Recommandation du comité

Recommandation du comité
  1. 113. Au vu des conclusions intérimaires qui précèdent, le comité invite le Conseil d'administration à approuver les recommandations suivantes:
    • a) Regrettant qu'en dépit de la gravité des allégations formulées le gouvernement se soit contenté d'envoyer des informations générales au sujet de ces allégations, le comité demande au gouvernement de faire en sorte qu'une enquête détaillée soit menée au sujet de chacune des allégations formulées par l'organisation plaignante et de l'en tenir informé sans délai.
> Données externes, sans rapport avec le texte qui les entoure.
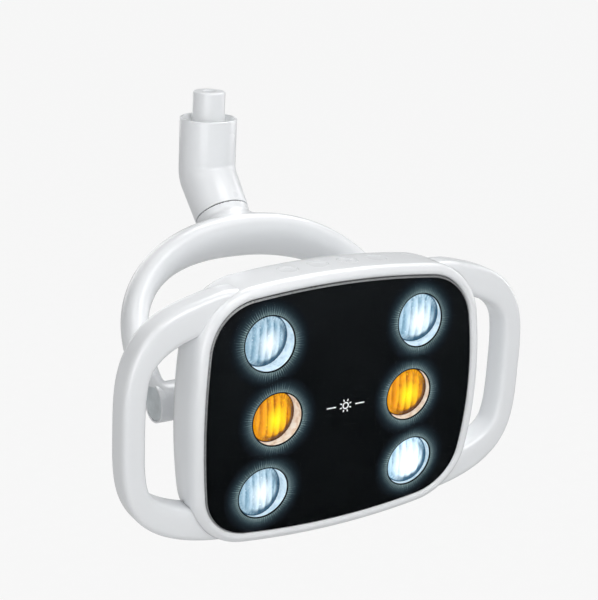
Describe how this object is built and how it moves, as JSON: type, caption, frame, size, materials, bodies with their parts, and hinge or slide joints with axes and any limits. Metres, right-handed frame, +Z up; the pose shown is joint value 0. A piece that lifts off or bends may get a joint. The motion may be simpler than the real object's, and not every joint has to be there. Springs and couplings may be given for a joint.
{
  "type": "dental operating light",
  "caption": "Dental operating light head with round lamp windows behind dark glass, side grip handles and a tilting arched yoke on a swivelling elbow and spigot.",
  "frame": {"origin": "centre of the spigot's upper end face", "axes": "+Z up along the spigot, +X across the head to the viewer's right, the light shines towards -Y"},
  "size_m": [0.2862, 0.2049, 0.2442],
  "materials": {
    "white_shell": "glossy white moulded plastic",
    "white_elbow": "glossy white moulded plastic",
    "white_spigot": "white coated tube",
    "key_cap": "glossy white with a fine grey symbol",
    "grey_cap": "satin mid grey",
    "front_glass": "clear polished",
    "window_mask": "deep black print with grey ray rings round the windows",
    "clear_lens": "clear fluted",
    "amber_lens": "clear fluted, lit amber",
    "cool_cup": "satin white, lit pale blue",
    "warm_cup": "satin white, lit peach",
    "led_board": "white lacquered board",
    "circuit_board": "green lacquered board",
    "steel": "plain machined",
    "aluminium": "plain extruded",
    "nylon": "natural nylon",
    "black_rubber": "matt black"
  },
  "bodies": {
    "spigot": {"spigot_tube": "white_spigot", "spigot_circlip": "steel"},
    "elbow": {"elbow_cover": "white_elbow", "upper_bushing": "nylon", "thrust_washer": "steel", "lower_bushing": "nylon", "grub_screw": "steel"},
    "yoke": {"yoke_arm": "white_shell", "neck_shaft": "steel", "neck_circlip": "steel", "swivel_washer": "black_rubber", "pivot_end_cap_left": "grey_cap", "pivot_end_cap_right": "grey_cap", "disc_spring_left": "steel", "disc_spring_right": "steel", "friction_washer_left": "nylon", "friction_washer_right": "nylon"},
    "head": {"cover_screw_1": "steel", "cover_screw_2": "steel", "cover_screw_3": "steel", "cover_screw_4": "steel", "driver_board": "circuit_board", "front_glass": "front_glass", "front_housing": "white_shell", "glass_seal": "black_rubber", "handle_left": "white_shell", "handle_right": "white_shell", "handle_screw_1": "steel", "handle_screw_2": "steel", "handle_screw_3": "steel", "handle_screw_4": "steel", "heat_sink": "aluminium", "key_board": "circuit_board", "led_board_lower_left": "led_board", "led_board_lower_right": "led_board", "led_board_middle_left": "led_board", "led_board_middle_right": "led_board", "led_board_upper_left": "led_board", "led_board_upper_right": "led_board", "lens_cup_lower_left": "cool_cup", "lens_cup_lower_right": "cool_cup", "lens_cup_middle_left": "warm_cup", "lens_cup_middle_right": "warm_cup", "lens_cup_upper_left": "cool_cup", "lens_cup_upper_right": "cool_cup", "lens_lower_left": "clear_lens", "lens_lower_right": "clear_lens", "lens_middle_left": "amber_lens", "lens_middle_right": "amber_lens", "lens_upper_left": "clear_lens", "lens_upper_right": "clear_lens", "pivot_bolt_left": "steel", "pivot_bolt_right": "steel", "rear_cover": "white_shell", "tilt_bracket": "steel", "window_mask": "window_mask"},
    "key_power": {"key_power": "key_cap"},
    "key_dimmer": {"key_dimmer": "key_cap"},
    "key_brighter": {"key_brighter": "key_cap"},
    "key_colour": {"key_colour": "key_cap"}
  },
  "joints": [
    {"name": "elbow_swivel", "type": "hinge", "parent": "spigot", "child": "elbow", "pos_m": [0, 0, -0.034], "axis": [0, 0, 1], "range_deg": [-165, 165]},
    {"name": "yoke_swivel", "type": "hinge", "parent": "elbow", "child": "yoke", "pos_m": [0, -0.02333, -0.08013], "axis": [0, 0.7071, 0.7071], "range_deg": [-90, 90]},
    {"name": "head_tilt", "type": "hinge", "parent": "yoke", "child": "head", "pos_m": [0, -0.12007, -0.16597], "axis": [1, 0, 0], "range_deg": [-30, 90]},
    {"name": "key_power_press", "type": "slide", "parent": "head", "child": "key_power", "axis": [0, 0, -1], "range_m": [0, 0.0008], "stiffness_N_per_m": 600, "springref_m": -0.0006},
    {"name": "key_dimmer_press", "type": "slide", "parent": "head", "child": "key_dimmer", "axis": [0, 0, -1], "range_m": [0, 0.0008], "stiffness_N_per_m": 600, "springref_m": -0.0006},
    {"name": "key_brighter_press", "type": "slide", "parent": "head", "child": "key_brighter", "axis": [0, 0, -1], "range_m": [0, 0.0008], "stiffness_N_per_m": 600, "springref_m": -0.0006},
    {"name": "key_colour_press", "type": "slide", "parent": "head", "child": "key_colour", "axis": [0, 0, -1], "range_m": [0, 0.0008], "stiffness_N_per_m": 600, "springref_m": -0.0006}
  ]
}
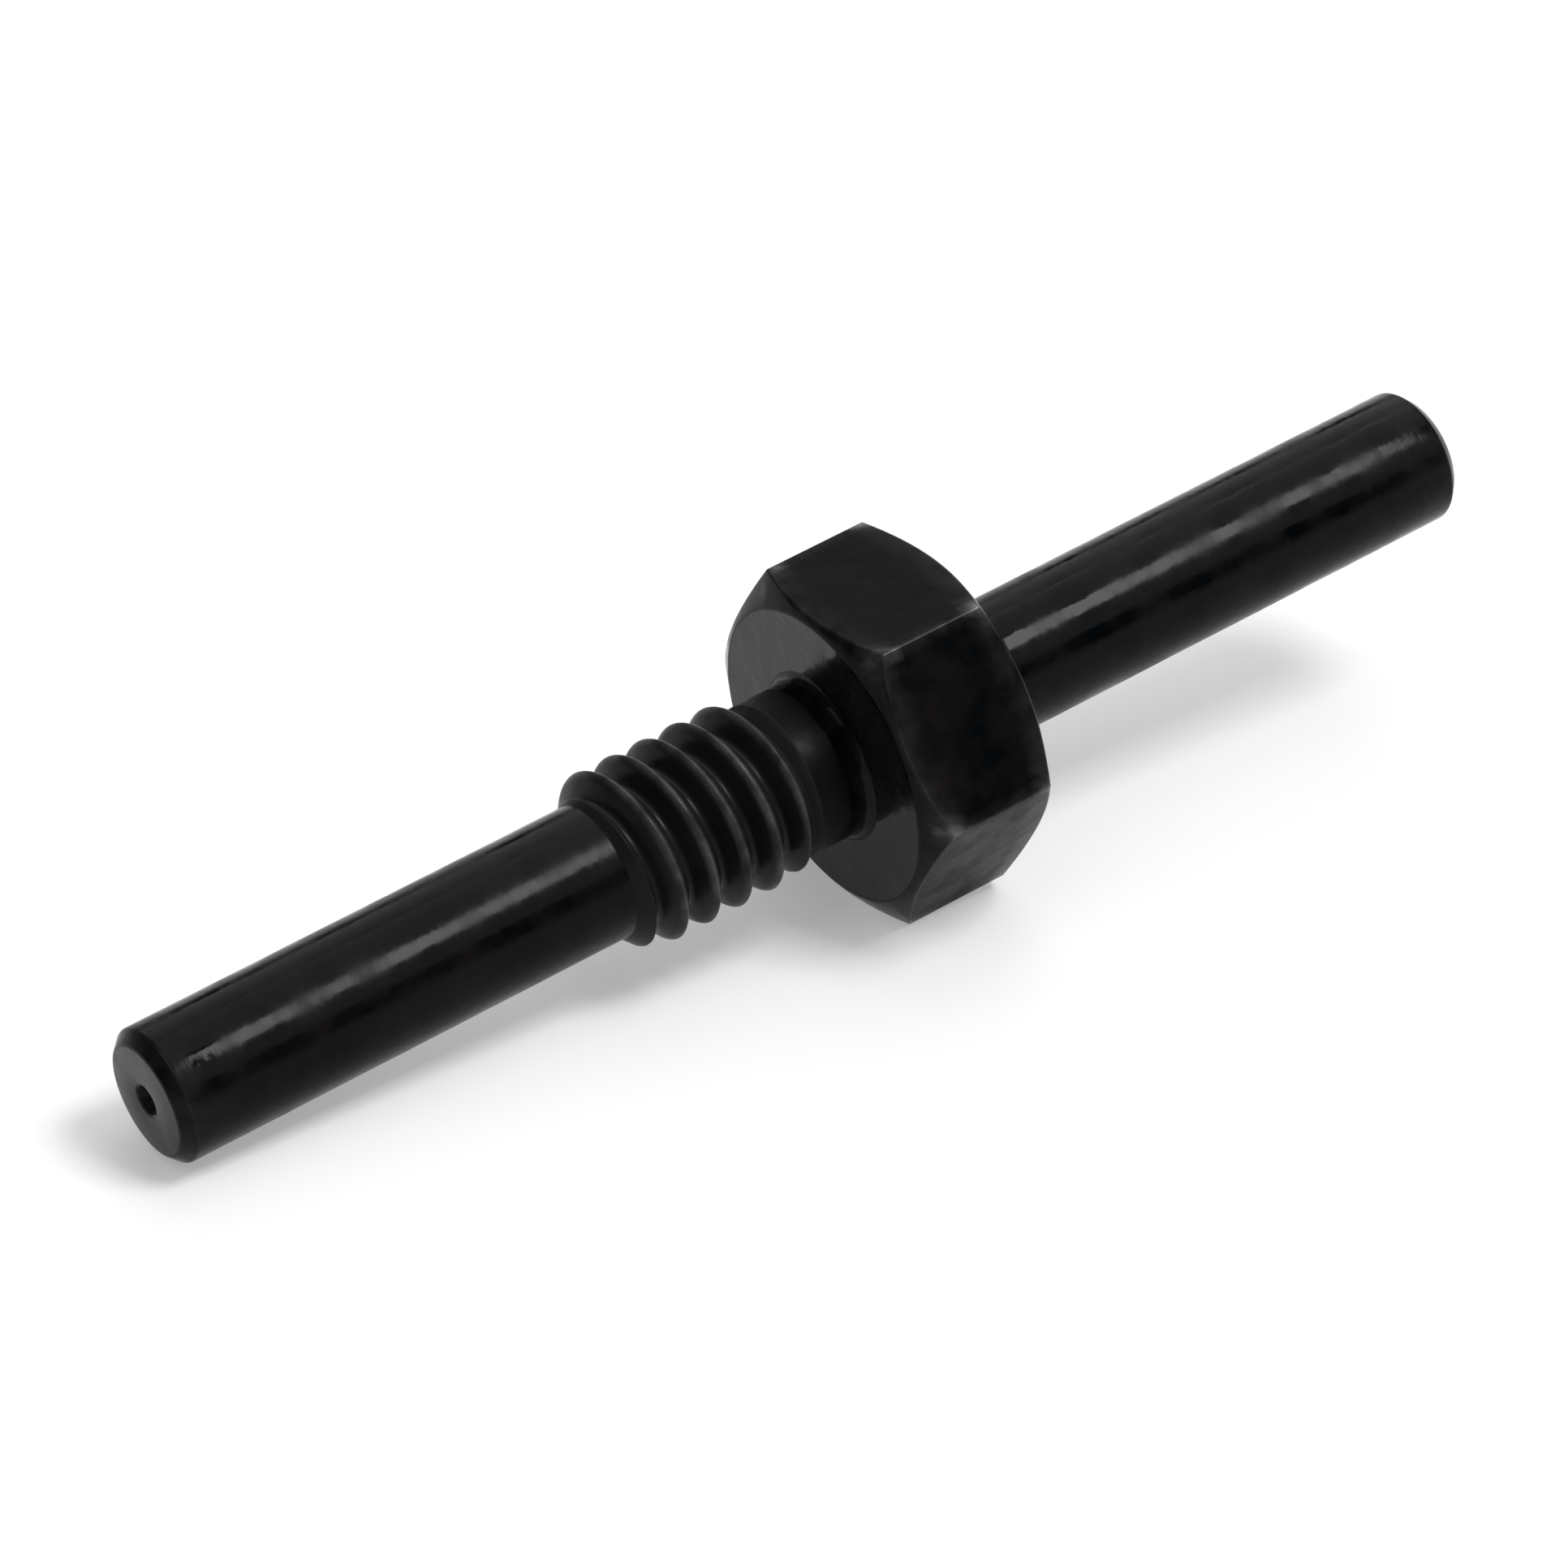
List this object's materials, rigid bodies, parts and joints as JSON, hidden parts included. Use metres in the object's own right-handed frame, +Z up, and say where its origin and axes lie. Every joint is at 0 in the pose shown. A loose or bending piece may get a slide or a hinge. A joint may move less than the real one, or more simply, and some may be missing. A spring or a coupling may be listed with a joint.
{
  "type": "hinge pin",
  "caption": "Black steel hinge pin with a hexagon collar, a short screw thread and a plain round pin at each end, turned in one piece.",
  "frame": {"origin": "on the pin's axis, in the plane of the collar's seating face, which faces the thread", "axes": "X runs along the pin, with the thread and the thread-side pin towards -X and the free pin towards +X; +Z is up, and a flat of the hexagon faces straight down"},
  "size_m": [0.0517, 0.0128, 0.0112],
  "materials": {
    "black_steel": "black oxide, lightly oiled"
  },
  "bodies": {
    "root": {"hinge_pin": "black_steel"}
  },
  "joints": []
}
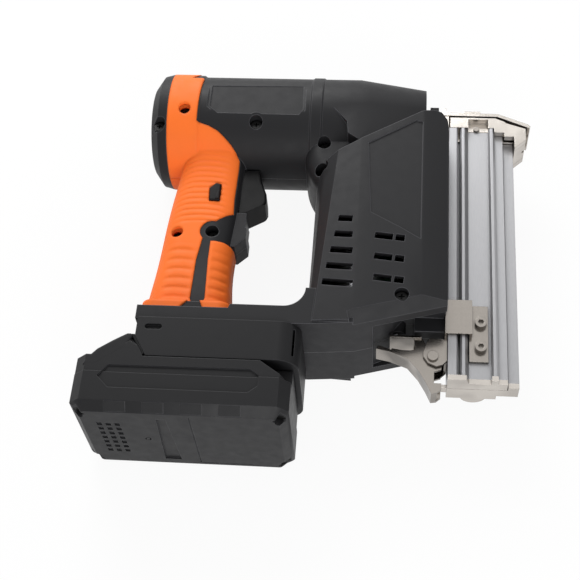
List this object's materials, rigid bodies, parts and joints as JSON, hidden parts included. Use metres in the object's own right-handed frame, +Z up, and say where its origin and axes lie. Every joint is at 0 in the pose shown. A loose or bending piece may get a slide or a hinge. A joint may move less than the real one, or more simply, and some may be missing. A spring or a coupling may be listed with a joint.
{
  "type": "cordless brad nailer",
  "caption": "Cordless brad nailer with a straight slide-cover magazine, soft orange grip, barrel-shaped drive housing and slide-on battery.",
  "frame": {"origin": "on the surface the tool lies on, under the middle of its outline", "axes": "+X the way the brads leave, +Y from the battery to the barrel's top, +Z up; the housing halves meet at z = 36.5 mm"},
  "size_m": [0.25, 0.25, 0.073],
  "materials": {
    "charcoal_housing": "fine textured moulding",
    "orange_grip": "soft matte rubber",
    "black_plastic": "satin moulding",
    "battery_black": "fine textured moulding",
    "screw_steel": "blackened",
    "bright_steel": "nickel plated",
    "tool_steel": "ground",
    "spring_steel": "bright drawn",
    "cast_aluminium": "as cast",
    "magazine_aluminium": "satin extruded",
    "rubber_black": "matte",
    "motor_steel": "plated",
    "board_green": "laminate",
    "cell_wrap": "shrink sleeve",
    "contact_brass": "plated"
  },
  "bodies": {
    "tool": {"housing_right": "charcoal_housing", "housing_left": "charcoal_housing", "rear_grip_right": "orange_grip", "rear_grip_left": "orange_grip", "front_grip_right": "orange_grip", "front_grip_left": "orange_grip", "rear_cap": "charcoal_housing", "rear_cap_screws": "screw_steel", "housing_screws": "screw_steel", "battery_mount": "charcoal_housing", "terminal_block": "black_plastic", "circuit_board": "board_green", "trigger_pin": "tool_steel", "trigger_switch": "battery_black", "cylinder": "tool_steel", "air_chamber": "cast_aluminium", "bumper": "rubber_black", "gear_case": "cast_aluminium", "gear_cover": "cast_aluminium", "lifter_bearings": "tool_steel", "gearbox": "cast_aluminium", "motor_can": "motor_steel", "motor_end_cap": "cast_aluminium", "nose_block": "bright_steel", "nose_cover": "bright_steel", "nose_screw": "bright_steel", "trip_spring": "spring_steel", "trigger_spring": "spring_steel", "magazine_rail": "magazine_aluminium", "rail_end_cap": "bright_steel", "latch_bracket": "bright_steel", "latch_pin": "bright_steel", "latch_spring": "spring_steel", "bracket_screws": "bright_steel", "brad_strip": "tool_steel"},
    "trigger": {"trigger": "black_plastic"},
    "lock": {"lock_switch": "black_plastic"},
    "driver": {"piston": "cast_aluminium", "piston_seal": "rubber_black", "driver_blade": "tool_steel"},
    "lifter": {"lifter_wheel": "tool_steel", "lifter_shaft": "tool_steel", "bevel_gear": "tool_steel"},
    "pinion": {"bevel_pinion": "tool_steel"},
    "rotor": {"rotor": "motor_steel", "cooling_fan": "battery_black"},
    "trip": {"contact_trip": "bright_steel"},
    "wheel": {"depth_wheel": "black_plastic"},
    "slide": {"magazine_slide": "magazine_aluminium", "slide_end_cap": "bright_steel"},
    "pusher": {"brad_pusher": "black_plastic", "pusher_spring": "spring_steel"},
    "lever": {"latch_lever": "bright_steel"},
    "battery": {"battery_case": "battery_black", "battery_cover": "battery_black", "battery_cells": "cell_wrap", "battery_screws": "screw_steel", "battery_terminals": "contact_brass"},
    "button": {"battery_button": "battery_black"}
  },
  "joints": [
    {"name": "trigger_pull", "type": "hinge", "parent": "tool", "child": "trigger", "pos_m": [-0.0535, 0.049, 0.0365], "axis": [0, 0, 1], "range_deg": [-5.5, 0], "stiffness_Nm_per_rad": 0.6, "springref_deg": 5.73, "deforming": ["trigger_spring"]},
    {"name": "lock_push", "type": "slide", "parent": "tool", "child": "lock", "axis": [0, 0, -1], "range_m": [0, 0.003]},
    {"name": "driver_stroke", "type": "slide", "parent": "tool", "child": "driver", "axis": [1, 0, 0], "range_m": [0, 0.048]},
    {"name": "lifter_turn", "type": "hinge", "parent": "tool", "child": "lifter", "pos_m": [0.026, 0.065, 0.0365], "axis": [0, 0, 1], "continuous": true},
    {"name": "pinion_turn", "type": "hinge", "parent": "tool", "child": "pinion", "pos_m": [0.026, 0.039, 0.0365], "axis": [0, 1, 0], "continuous": true},
    {"name": "rotor_turn", "type": "hinge", "parent": "tool", "child": "rotor", "pos_m": [0.026, -0.02, 0.0365], "axis": [0, 1, 0], "continuous": true},
    {"name": "trip_press", "type": "slide", "parent": "tool", "child": "trip", "axis": [-1, 0, 0], "range_m": [0, 0.003], "stiffness_N_per_m": 900, "springref_m": -0.003, "deforming": ["trip_spring"]},
    {"name": "wheel_turn", "type": "hinge", "parent": "trip", "child": "wheel", "pos_m": [0.0664, 0.104, 0.0365], "axis": [1, 0, 0], "continuous": true},
    {"name": "slide_open", "type": "slide", "parent": "tool", "child": "slide", "axis": [0, -1, 0], "range_m": [0, 0.09]},
    {"name": "pusher_travel", "type": "slide", "parent": "slide", "child": "pusher", "axis": [0, -1, 0], "range_m": [0, 0.09], "stiffness_N_per_m": 40, "springref_m": -0.1, "deforming": ["pusher_spring"]},
    {"name": "lever_tip", "type": "hinge", "parent": "tool", "child": "lever", "pos_m": [0.0671, -0.0717, 0.0365], "axis": [0, 0, 1], "range_deg": [-6, 0], "stiffness_Nm_per_rad": 0.8, "springref_deg": 8.59, "deforming": ["latch_spring"]},
    {"name": "battery_slide", "type": "slide", "parent": "tool", "child": "battery", "axis": [-1, 0, 0], "range_m": [0, 0.1]},
    {"name": "button_press", "type": "slide", "parent": "battery", "child": "button", "axis": [0.6289, -0.7775, 0], "range_m": [0, 0.0015], "stiffness_N_per_m": 800, "springref_m": -0.002}
  ],
  "couplings": [
    {"joint": "pinion_turn", "follows": "lifter_turn", "ratio": -3.25},
    {"joint": "rotor_turn", "follows": "lifter_turn", "ratio": -39}
  ]
}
    • b) En réponse aux déclarations du gouvernement sur l'épuisement des recours internes, le comité rappelle au gouvernement les règles qui régissent sa procédure selon lesquelles "lorsque la législation nationale prévoit la possibilité de recourir devant une cour ou un tribunal indépendant, et que cette procédure n'a pas été suivie en ce qui concerne les questions qui font l'objet d'une plainte, le comité a estimé devoir tenir compte de ce fait lorsqu'il examine le bien-fondé de la plainte." De plus, "si le recours à la procédure judiciaire interne, quel qu'en soit le résultat, constitue un élément qui doit, certes, être pris en considération, le comité a toujours estimé, étant donné la nature de ses responsabilités, que sa compétence pour examiner les allégations n'est pas subordonnée à l'épuisement des procédures nationales de recours." Le comité demande au gouvernement de prendre en considération ces règles à l'avenir.